Un silence, annonce sans chichi le titre qui claque fièrement, sûr de sa puissance toute minimale. Mais, in fine, il sera davantage question ici du poids du silence. Du poids du déni. Du poids des mensonges familiaux qui vous plombent l’ambiance pendant des années jusqu’à l’implosion, le déchirement inévitable. S’inspirant de la retentissante (en tout cas en Belgique) affaire Victor Hissel, Joachim Lafosse entend ausculter la part d’ombre d’une famille bourgeoise d’avocats que la duplicité et la honte ont désunie, lentement rongée, du père se trimballant un lourd secret à la mère se réfugiant dans la préservation des apparences, en passant par leurs deux enfants qui, chacun à leur manière, réagissent face aux soubresauts d’une réalité peu avouable et soudain jetée en pâture.

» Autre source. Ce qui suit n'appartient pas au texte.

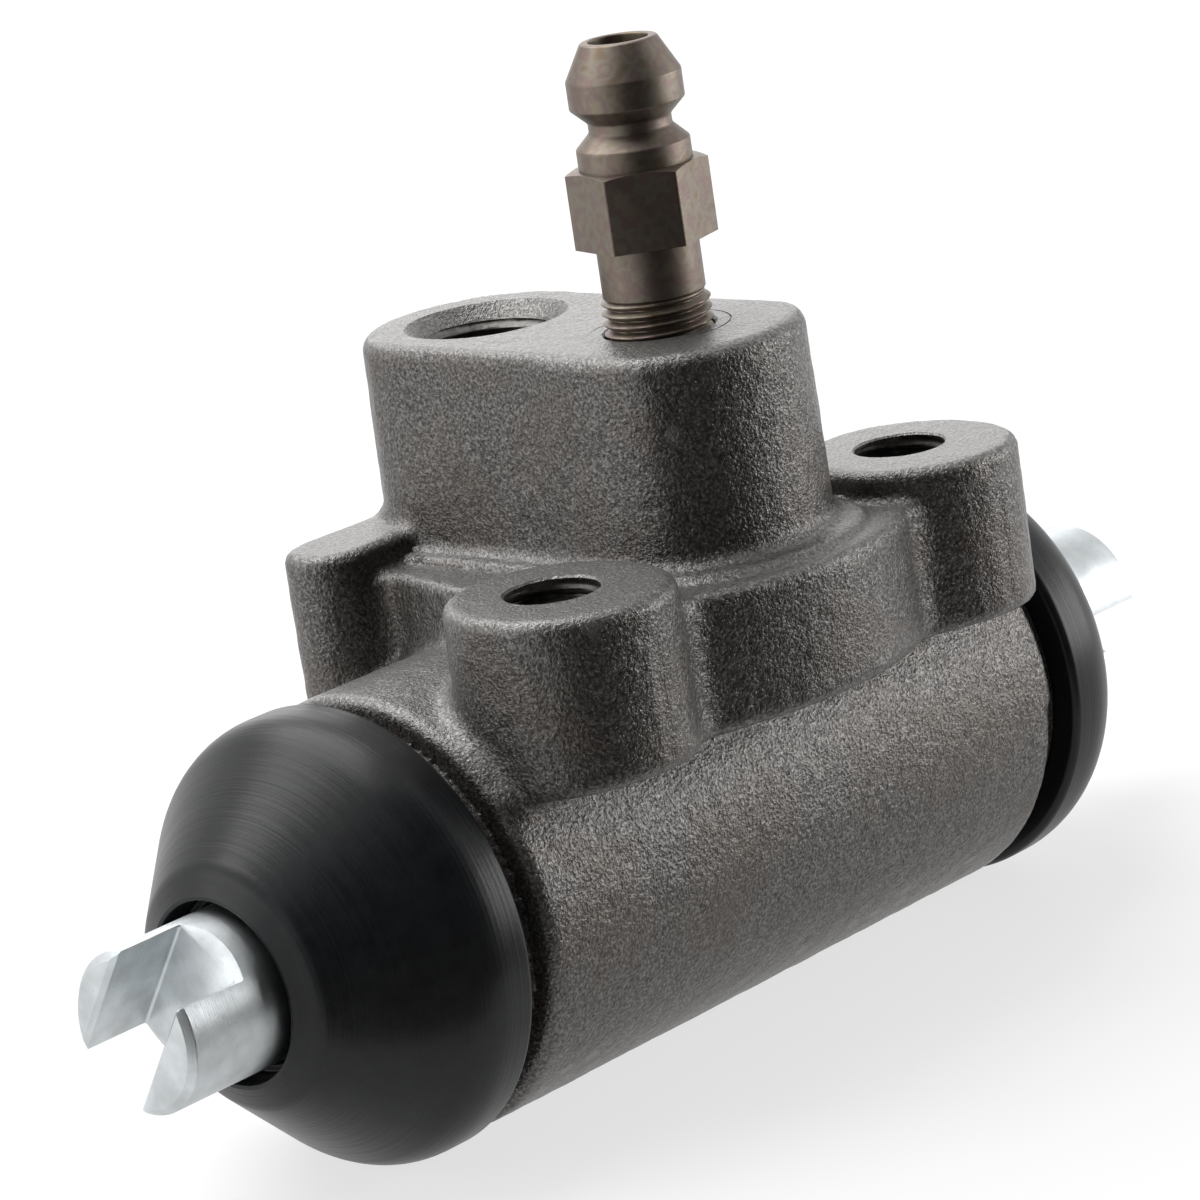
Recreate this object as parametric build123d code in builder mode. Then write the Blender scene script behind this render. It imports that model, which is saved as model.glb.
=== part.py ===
from build123d import *

import os
from math import cos, pi, radians, sqrt, tan

# Wheel cylinder of a drum brake: a cast body, two slotted pistons, dust boots and a bleeder screw.
# Millimetres. The origin lies on the mounting face, midway between the two bolt holes. +X runs along the
# bore, +Y from the bolt line towards the bore axis, and +Z out of the mounting face.

# Mounting face and bolt holes
bolt_spacing = 38.0
bolt_line_offset = 12.2  # from the bolt line to the bore axis
seat_height = 22.4  # from the bore axis up to the mounting face
bolt_hole_radius = 3.4  # core of an M8 thread
bolt_hole_depth = 11.0
drill_point_angle = 59.0  # half of the drill's point angle

# Barrel
bore_radius = 11.11
bore_chamfer = 0.6
barrel_radius = 16.3
barrel_half_length = 28.3
barrel_edge_radius = 0.8
spigot_radius = 14.4
spigot_length = 5.1
spigot_chamfer = 0.5
boot_groove_radius = 13.2
boot_groove_setback = 2.0  # from the barrel's end to the groove
boot_groove_width = 2.2

# Cast platform round the port boss
ledge_drop = 2.2  # the lobes lie this far under the mounting face
lobe_radius = 22.0
lobe_half_width = 13.5
core_radius = 15.2
pad_radius = 7.8
pad_stretch = 1.2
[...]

Un silence ressemble souvent à du Haneke (on pense notamment à Caché, déjà avec Daniel Auteuil), Lafosse s’ingéniant à parfaire une mise en scène qui fuit l’esbroufe, étire les plans, les répète (en particulier ceux dans des voitures, très nombreux, trop nombreux même) et cherche à elle seule à révéler, dans les silences, dans les gestes et sur les visages, les dysfonctionnements et la vérité qui gangrènent une famille. Car le scénario, lui, se montre particulièrement avare en divulgations et en faits révélateurs, et le saisissement des enjeux du récit se construit par à-coups, sur le long terme. Et surtout dans l’ennui, et ce malgré le dévouement des acteurs à jouer constamment en mode non-dits, moue dure et regards en coin.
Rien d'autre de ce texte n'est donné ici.